From: Rio de Janeiro, Brazil

Appearance:
- Hair and fur: Like this but with colors changed: chocolate-colored fur, (like a Chocolate Labrador), French-vanilla colored underside, long wavy chocolate-colored hair
- Markings: Black spots
- Eye color: Strawberry red
- Other details: D-Cup breasts, decent-size butt although not as big as Mona's
Behavior and Personality: Initially pretty shy, Paola has become increasingly outgoing and less inhibited since Ray-O spread his curse to her. She is still confused and shocked at to what has happened to her, but she seems to enjoy it at moments.

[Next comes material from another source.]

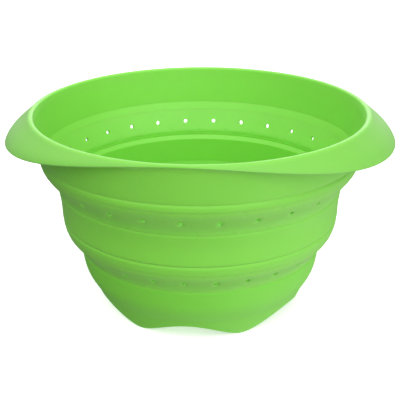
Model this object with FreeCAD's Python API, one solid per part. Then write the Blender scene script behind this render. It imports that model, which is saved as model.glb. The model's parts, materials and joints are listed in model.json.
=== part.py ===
"""Folding silicone colander, standing open: three nesting tiers joined by two drain webs.

Frame: the origin is the centre of the plane that the feet stand on, +Z is up, and the
handles point along X. Lengths are millimetres. A section is drawn in the (radius, z) plane,
its points running up the outside of the wall, and is turned about Z.
"""
import FreeCAD
import Part
import math
import os

# Driving dimensions: heights
HEIGHT = 136.0
FLOOR_TOP_Z = 15.0
CUP_BEND_Z = 30.0
CUP_TOP_Z = 41.4
LOWER_FOLD_Z = 57.8
LOWER_GROOVE_Z = 65.2
MIDDLE_TOP_Z = 86.4
UPPER_FOLD_Z = 105.2
UPPER_GROOVE_Z = 110.6
BEAD_Z = 131.0

# Driving dimensions: outside radii
FOOT_R = 68.2
FLOOR_TOP_R = 74.6
CUP_BEND_R = 81.6
CUP_TOP_R = 83.2
MIDDLE_BOTTOM_R = 93.4
MIDDLE_LIP_R = 94.2
MIDDLE_LOW_R = 94.6
MIDDLE_TOP_R = 96.2
UPPER_BOTTOM_R = 106.9
UPPER_LIP_R = 107.2
UPPER_LOW_R = 107.4
BEAD_R = 110.7
BRIM_FRONT_R = 113.0
HANDLE_TIP_R = 129.0

# Driving dimensions: wall, holes and details
WALL = 2.2
WEB_WALL = 1.8
BRIM_WALL = 1.6
FLOOR_WALL = 2.5
GROOVE_DEPTH = 1.3
GROOVE_RISE = 1.8
CREST_ROUND_R = 2.0
FOLD_CLEARANCE = 0.3
HANDLE_SHAPE_POWER = 2.7
HANDLE_HALF_ANGLE = 60.0
WEB_HOLE_D = 2.8
WEB_HOLE_COUNT = 28
FLOOR_HOLE_D = 4.0
FLOOR_HOLE_PITCH = 11.5
FLOOR_HOLE_RINGS = 5
FOOT_COUNT = 6
FOOT_LAND = 9.0
ARCH_HEIGHT = 10.7

OUT = "parts"
UP = FreeCAD.Vector(0, 0, 1)
ORIGIN = FreeCAD.Vector(0, 0, 0)


def at(radius, z):
    """Return the point of a section at a radius and a height."""
    return FreeCAD.Vector(radius, 0, z)


def polar(radius, degrees, z):
    """Return a point by its angle from the front, which is -Y, towards +X."""
    turn = math.radians(degrees)
    return FreeCAD.Vector(radius * math.sin(turn), -radius * math.cos(turn), z)


def lines(*points):
    """Return the straight edges that join (radius, z) points in turn."""
    ends = [at(*point) for point in points]
    return [Part.LineSegment(a, b).toShape() for a, b in zip(ends, ends[1:])]


def arc(start, through, end):
    """Return the arc edge through three (radius, z) points."""
    return Part.Arc(at(*start), at(*through), at(*end)).toShape()


def turned(edges):
    """Turn a closed section, given as edges in order, about Z into a solid."""
    return Part.Face(Part.Wire(edges)).revolve(ORIGIN, UP, 360)


def shell(points, wall):
    """Turn a wall whose outside runs through the points, and whose width is wall."""
    inside = [(radius - wall, z) for radius, z in reversed(points)]
    return turned(lines(*points, *inside, points[0]))


def radial_holes(diameter, count, radius, z):
    """Return drills pointing outwards, the first at the front, long enough for one wall."""
    drills = []
    for index in range(count):
        angle = 360.0 * index / count
        start = polar(radius - 4 * WALL, angle, z)
        drills.append(Part.makeCylinder(diameter / 2, 8 * WALL, start, polar(1, angle, 0)))
    return drills


def foot_skirt():
    """Return the cone under the floor, whose lower edge is cut into arches between feet."""
    skirt = shell([(FOOT_R, 0), (FLOOR_TOP_R, FLOOR_TOP_Z)], WALL)
    half_span = math.pi * FOOT_R / FOOT_COUNT - FOOT_LAND / 2
    outline = [(-half_span, 0), (-half_span / 2, 0.66 * ARCH_HEIGHT), (0, ARCH_HEIGHT)]
    outline += [(-along, z) for along, z in reversed(outline[:-1])]
    curve = Part.BSplineCurve()
    curve.interpolate([FreeCAD.Vector(along, -FLOOR_TOP_R - WALL, z) for along, z in outline])
    ends = [curve.getPoles()[-1], curve.getPoles()[0]]
    below = [end - UP for end in ends]
    sides = Part.makePolygon([ends[0], below[0], below[1], ends[1]]).Edges
    arch = Part.Face(Part.Wire([curve.toShape()] + sides)).extrude(FreeCAD.Vector(0, FOOT_R / 2, 0))
    for index in range(FOOT_COUNT):
        cutter = arch.copy()
        cutter.rotate(ORIGIN, UP, 360.0 * index / FOOT_COUNT)
        skirt = skirt.cut(cutter)
    return skirt


def drain_floor():
    """Return the perforated floor, which fills the top of the foot skirt."""
    lean = (FLOOR_TOP_R - FOOT_R) / FLOOR_TOP_Z
    top_r = FLOOR_TOP_R - WALL
    low_r = top_r - lean * FLOOR_WALL
    low_z = FLOOR_TOP_Z - FLOOR_WALL
    floor = turned(lines((0, low_z), (low_r, low_z), (top_r, FLOOR_TOP_Z), (0, FLOOR_TOP_Z), (0, low_z)))
    drills = [Part.makeCylinder(FLOOR_HOLE_D / 2, HEIGHT)]
    for ring in range(1, FLOOR_HOLE_RINGS + 1):
        for index in range(6 * ring):
            centre = polar(ring * FLOOR_HOLE_PITCH, 60.0 * index / ring, 0)
            drills.append(Part.makeCylinder(FLOOR_HOLE_D / 2, HEIGHT, centre))
    return floor.cut(Part.makeCompound(drills))


def cup_wall():
    """Return the wall of the bottom tier: a bowl-shaped bend, then nearly upright."""
    bend_r = (FLOOR_TOP_R + CUP_BEND_R) / 2 + 1.2
    bend_z = (FLOOR_TOP_Z + CUP_BEND_Z) / 2 - 0.5
    outside = [(FLOOR_TOP_R, FLOOR_TOP_Z), (bend_r, bend_z), (CUP_BEND_R, CUP_BEND_Z)]
    inside = [(radius - WALL, z) for radius, z in reversed(outside)]
    top = [(CUP_TOP_R, CUP_TOP_Z), (CUP_TOP_R - WALL, CUP_TOP_Z)]
    edges = [arc(*outside)] + lines(outside[-1], *top, inside[0])
    edges += [arc(*inside)] + lines(inside[-1], outside[0])
    return turned(edges)


def web(low, high):
    """Return a drain web: a thin leaning wall between two (radius, z) points, with holes."""
    wall = shell([low, high], WEB_WALL)
    mid_r = (low[0] + high[0]) / 2
    mid_z = (low[1] + high[1]) / 2
    return wall.cut(Part.makeCompound(radial_holes(WEB_HOLE_D, WEB_HOLE_COUNT, mid_r, mid_z)))


def lower_drain_web():
    """Return the web between the bottom and middle tiers, just clear of the middle tier."""
    return web((CUP_TOP_R, CUP_TOP_Z), (MIDDLE_BOTTOM_R, LOWER_FOLD_Z - FOLD_CLEARANCE))


def upper_drain_web():
    """Return the web between the middle and top tiers, just clear of the top tier."""
    return web((MIDDLE_TOP_R, MIDDLE_TOP_Z), (UPPER_BOTTOM_R, UPPER_FOLD_Z - FOLD_CLEARANCE))


def hinge_lip(bottom_r, lip_r, low_r, fold_z, groove_z):
    """Return the thickened lip that a web hangs from, under the groove of its tier."""
    lip_z = fold_z + GROOVE_RISE
    outside = [(bottom_r, fold_z), (lip_r, lip_z), (low_r - GROOVE_DEPTH, groove_z)]
    inside_r = low_r - WALL
    return turned(lines(*outside, (inside_r, groove_z), (bottom_r - WALL, fold_z), outside[0]))


def tier_band(low_r, top_r, groove_z, top_z):
    """Return the plain wall of a tier, whose lower outside edge is rounded into the groove."""
    groove_r = low_r - GROOVE_DEPTH
    outside = [(low_r, groove_z + GROOVE_RISE), (top_r, top_z)]
    inside = [(top_r - WALL, top_z), (low_r - WALL, groove_z)]
    return turned(lines((groove_r, groove_z), *outside, *inside, (groove_r, groove_z)))


def crest_end():
    """Return where the round of the crest meets the 45 degree slope of the brim."""
    reach = CREST_ROUND_R * math.cos(math.radians(45))
    centre_r = BEAD_R - WALL + CREST_ROUND_R
    return centre_r + reach, HEIGHT - CREST_ROUND_R + reach


def rim_bead():
    """Return the rolled crest of the rim, round on top, which the brim hangs from."""
    end_r, end_z = crest_end()
    under = BRIM_WALL * math.cos(math.radians(45))
    inner_r = BEAD_R - WALL
    centre_z = HEIGHT - CREST_ROUND_R
    crest = arc((inner_r, centre_z), (inner_r + CREST_ROUND_R, HEIGHT), (end_r, end_z))
    outside = [(end_r, end_z), (end_r - under, end_z - under), (BEAD_R, BEAD_Z)]
    return turned([crest] + lines(*outside, (inner_r, BEAD_Z), (inner_r, centre_z)))


def brim_edge_radius(degrees):
    """Return how far out the brim reaches at an angle from the front."""
    share = 1 - abs(math.cos(math.radians(degrees))) ** HANDLE_SHAPE_POWER
    return BRIM_FRONT_R + (HANDLE_TIP_R - BRIM_FRONT_R) * share


def brim():
    """Return the whole turned-down brim: a 45 degree cone trimmed to its plan outline."""
    end_r, end_z = crest_end()
    under = BRIM_WALL * math.cos(math.radians(45))
    run = HANDLE_TIP_R + WALL - end_r
    slope = [(end_r, end_z), (end_r - under, end_z - under)]
    tip = [(end_r - under + run, end_z - under - run), (end_r + run, end_z - run)]
    cone = turned(lines(*slope, *tip, slope[0]))
    plan = Part.BSplineCurve()
    steps = range(0, 360, 10)
    plan.interpolate([polar(brim_edge_radius(step), step, 0) for step in steps], PeriodicFlag=True)
    prism = Part.Face(Part.Wire(plan.toShape())).extrude(UP * 2 * HEIGHT)
    return cone.common(prism)


def wedge(centre_degrees, half_angle):
    """Return a tall wedge about Z that keeps one stretch of a ring."""
    far = 2 * HANDLE_TIP_R
    corners = [ORIGIN]
    for share in (-1, 0, 1):
        corners.append(polar(far, centre_degrees + share * half_angle, 0))
    return Part.Face(Part.makePolygon(corners + [ORIGIN])).extrude(UP * 2 * HEIGHT)


def brim_pieces():
    """Return the two handles and the two narrow stretches of brim between them."""
    whole = brim()
    rest_angle = 90.0 - HANDLE_HALF_ANGLE
    stretches = {
        "front_brim": (0.0, rest_angle),
        "right_handle": (90.0, HANDLE_HALF_ANGLE),
        "rear_brim": (180.0, rest_angle),
        "left_handle": (270.0, HANDLE_HALF_ANGLE),
    }
    return {name: whole.common(wedge(*stretch)) for name, stretch in stretches.items()}


def build():
    """Return every node of the colander by name."""
    nodes = {
        "foot_skirt": foot_skirt(),
        "drain_floor": drain_floor(),
        "cup_wall": cup_wall(),
        "lower_drain_web": lower_drain_web(),
        "lower_hinge_lip": hinge_lip(
            MIDDLE_BOTTOM_R, MIDDLE_LIP_R, MIDDLE_LOW_R, LOWER_FOLD_Z, LOWER_GROOVE_Z
        ),
        "middle_band": tier_band(MIDDLE_LOW_R, MIDDLE_TOP_R, LOWER_GROOVE_Z, MIDDLE_TOP_Z),
        "upper_drain_web": upper_drain_web(),
        "upper_hinge_lip": hinge_lip(
            UPPER_BOTTOM_R, UPPER_LIP_R, UPPER_LOW_R, UPPER_FOLD_Z, UPPER_GROOVE_Z
        ),
        "upper_band": tier_band(UPPER_LOW_R, BEAD_R, UPPER_GROOVE_Z, BEAD_Z),
        "rim_bead": rim_bead(),
    }
    nodes.update(brim_pieces())
    return nodes


os.makedirs(OUT, exist_ok=True)
for node, shape in build().items():
    shape.exportStep(f"{OUT}/{node}.step")
    box = shape.BoundBox
    print(f"{node:16s} solids {len(shape.Solids)} valid {shape.isValid()} volume {shape.Volume:9.1f}"
          f" z {box.ZMin:6.1f} to {box.ZMax:6.1f} x {box.XMin:7.1f} to {box.XMax:6.1f}")
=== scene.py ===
"""Looks of a folding silicone colander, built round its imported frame.

The colander is one moulding of lime green silicone: stiff tiers that nest when it folds, two
leaning webs between them that turn inside out, a turned-down brim that widens into two
handles, and a wavy foot. Lengths are millimetres until a mesh is made. Angles run from the
front, which is -Y, towards +X. A section is drawn in the (radius, height) plane, up the
outside of the wall and down the inside, so that its faces point outwards when it is turned.
"""

import json
import logging
import math
from collections.abc import Sequence
from dataclasses import dataclass, field
from enum import Enum
from typing import Any

import bpy
import numpy as np
from mathutils import Matrix, Vector


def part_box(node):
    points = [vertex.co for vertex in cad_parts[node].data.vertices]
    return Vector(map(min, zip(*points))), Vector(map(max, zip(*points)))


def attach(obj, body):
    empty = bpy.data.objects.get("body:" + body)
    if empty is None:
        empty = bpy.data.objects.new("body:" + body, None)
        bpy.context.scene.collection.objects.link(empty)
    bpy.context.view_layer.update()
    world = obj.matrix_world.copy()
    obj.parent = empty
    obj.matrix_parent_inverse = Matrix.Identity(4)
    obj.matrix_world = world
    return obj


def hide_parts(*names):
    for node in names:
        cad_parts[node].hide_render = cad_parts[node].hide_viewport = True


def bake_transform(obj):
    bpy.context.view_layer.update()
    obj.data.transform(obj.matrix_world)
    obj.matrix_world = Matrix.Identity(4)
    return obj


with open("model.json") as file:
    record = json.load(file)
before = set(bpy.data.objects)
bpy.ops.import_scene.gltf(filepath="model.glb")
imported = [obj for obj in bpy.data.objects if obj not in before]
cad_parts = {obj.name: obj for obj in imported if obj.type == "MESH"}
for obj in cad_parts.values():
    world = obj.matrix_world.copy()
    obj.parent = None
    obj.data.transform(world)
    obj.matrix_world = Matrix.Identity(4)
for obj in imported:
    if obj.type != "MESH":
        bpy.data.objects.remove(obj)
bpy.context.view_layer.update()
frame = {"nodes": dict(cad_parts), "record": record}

Tree = bpy.types.NodeTree
Socket = bpy.types.NodeSocket

LOG = logging.getLogger("colander")
MM = 0.001
TURN_STEPS = 336
# A piece that stands for one node is called after it, with this at the end.
MOULDING = "_moulding"
# How far the top of a wall runs on into the web above it, so that no gap shows.
OVERLAP = 0.3
# A rounding has this many points, and takes at most this share of a side.
ROUNDING_POINTS = 8
ROUNDING_SHARE = 0.45
# A side has a point this close to each end, or this share of its length if that is less.
HOLD = 0.12
HOLD_SHARE = 0.2
# A ledge falls this much for each millimetre inwards, between these two roundings.
LEDGE_FALL = 1.4
LEDGE_TOP_ROUNDING = 0.3
LEDGE_FOOT_ROUNDING = 0.5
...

Skills: Can change from human to werecat
Weaknesses: Has the same huge apetite and libido as Ray-O, her transformations are still largely painful and involuntary

Likes: Dancing, Brazilian food, the beach, chocolate
Dislikes: Being board when there's nothing to do at night

History: Born in Brazil, she was quite an unusual specimen: a shy Brazilian girl that didn't go out to parties or engage in any intercourse as a teen. She met Ray-O during her first Carnaval. After dancing the night away and too many caipirinhas, she accidentally got bitten by Ray-O, and so he passed his ailuranthropy to her. Life would never be the same after becoming a were-jaguar.

---
Aaand additional stuff if you want a "what's your blood type?" style bio
---

Clothing/Personal Style: Likes wearing loose, tropical dresses. And of course, beach clothes
Picture:
http://www.furaffinity.net/view/5622916/
http://www.furaffinity.net/view/6074994/
http://www.furaffinity.net/view/5528007/

Favorite food: Churrascaria
Favorite drink: Caipirinha
Favorite location: the beach
Favorite weather: Sunshine
Favorite color: Yellow

Least liked food: Ironically, black beans
Least liked drink: Bad coffee
Least liked location: Cold places 
Least liked weather: Snow

Significant other: Ray-O
Orientation: Bisexual


----------